Não estou usando a palavra “gênio” no sentido genial-literal, mas significando “temperamento, tendência predominante da personalidade, o traço característico do sujeito”, como “os olhos de ressaca de Capitu”. E parece que a marca registrada de Barack Obama é seu atributo de “negociador” (vai ver foi aí que se identificou com Lula, outro “negociador” com anos luz de janela).
Numa análise recente, Immanuel Wallerstein (Esquerda.net) comenta que o presidente Barack Obama tem sofrido pressões consideráveis, principalmente dos conservadores dentro dos Estados Unidos, para assumir uma posição “mais dura” sobre as eleições iranianas. Ao mesmo tempo, ele tem recebido conselhos de Pequim que o alertam para a possibilidade de “deixar o gênio da mobilização popular sair da garrafa, numa região altamente volátil, prestes a explodir.” O mau exemplo de Pequim é a Tailândia.

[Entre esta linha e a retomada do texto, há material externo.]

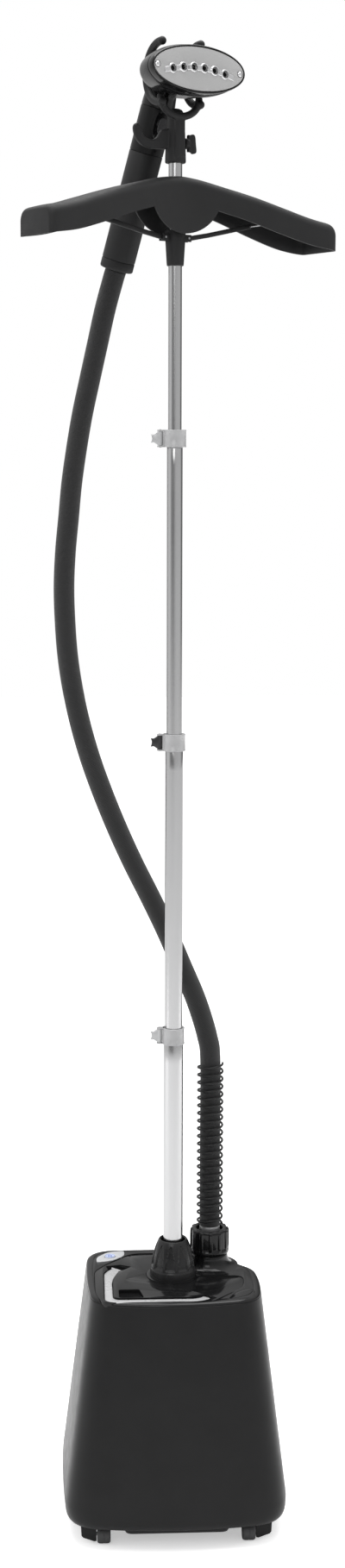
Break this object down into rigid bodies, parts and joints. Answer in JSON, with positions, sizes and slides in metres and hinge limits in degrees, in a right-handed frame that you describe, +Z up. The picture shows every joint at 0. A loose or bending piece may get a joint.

Seja como for, não fica claro o que significa assumir uma posição “mais dura”, mas parece evidente que Obama é publicamente cauteloso. E conciliador. Dois exemplos de tal atitude: em 24 de Julho, a Casa Branca anunciou que reenviaria seu embaixador para a Síria, desfazendo uma decisão tomada há quatro anos por Bush. Pouco antes, em 25 de Junho, Hugo Chávez da Venezuela anunciava que seu país e os Estados Unidos iriam reenviar seus embaixadores – os mesmos que haviam sido declarados persona non grata pela administração Bush.
Aliás, o que terá sentido Obama ao ler as transcrições das gravações do presidente Nixon, tornadas públicas a 23 de Junho? Estas fitas revelam uma conversa de Nixon com o secretário de Estado Henry Kissinger em 20 de Janeiro de 1973, sobre um acordo que os Estados Unidos estavam prestes a concluir com o governo do Vietnã do Norte, algo visto por ambos como um recurso para livrar a cara, permitindo-lhes uma retirada “com honra” da guerra, mesmo sabendo que, depois de uma “pausa decente”, o acordo resultaria numa vitória militar do Viet Minh. Havia resistências ao acordo, por motivos óbvios, de Van Thieu do Vietnã do Sul. A discussão Nixon-Kissinger era sobre como lidar com este problema. Kissinger diz que a questão era “se Thieu vai deixar-nos assinar o acordo”. Nixon: “Deixar-nos… ha, ha”. E manda Kissinger dizer a Thieu que os EUA “cortariam as verbas de assistência”, caso ele se recusasse a assinar. Nixon: “Não sei se a ameaça vai muito longe ou não, mas eu não faria nada… cortaria a cabeça dele, se necessário”.
O fato é que Obama sabe perfeitamente que já não é realmente possível para o presidente dos Estados Unidos cortar a cabeça de ninguém, inimigo ou aliado, que o desafie.
A verdade é que Obama não tem muita escolha. Wallerstein considera objetivamente que “não existem formas práticas que permitam a Obama “cortar a cabeça” de Ahmadinejad, Chávez, Assad, Castro ou Kim Jong-Il. E não são só estas as cabeças que ele não pode cortar. Não pode afastar o primeiro-ministro de Israel, Nethanyau, do cargo. Também não pode fazer o Hamas desaparecer de Gaza. Sarkozy, Merkel, Putin, e Hu Jintao parecem todos bastante seguros nas suas posições. O que fazer então?”
Refugiar-se na frase do presidente Kennedy, que Obama já citou algumas vezes: “Não devemos nunca negociar por medo, mas nunca devemos ter medo de negociar.”
Talvez o “gênio moderador” de Obama tenha que passar por um duro teste a fim de impedir que o “gênio da mobilização popular” saia da garrafa, uma vez que, num mundo altamente volátil, nenhum governo pode estar seguro do que vai acontecer.
Em tempo: saiu ontem na FSP o resultado duma pesquisa realizada nos EUA anunciando uma queda de 7% – de 57% para 50% – na aprovação de Obama. Contudo é preciso ler os números com olhar armado, driblando as “costuras espertas” duma edição pra lá de tendenciosa, como soe ocorrer. Assim é que nos dois tópicos abordados por esta coluna (política externa e oposição dos neocons), os índices continuam favorecendo Obama: para a política externa, a aprovação do presidente é de 52% contra 38%; por outro lado, 59% não concordam como se conduz a oposição republicana, enquanto 47% preferem confiar em Obama quanto às questões da política interna.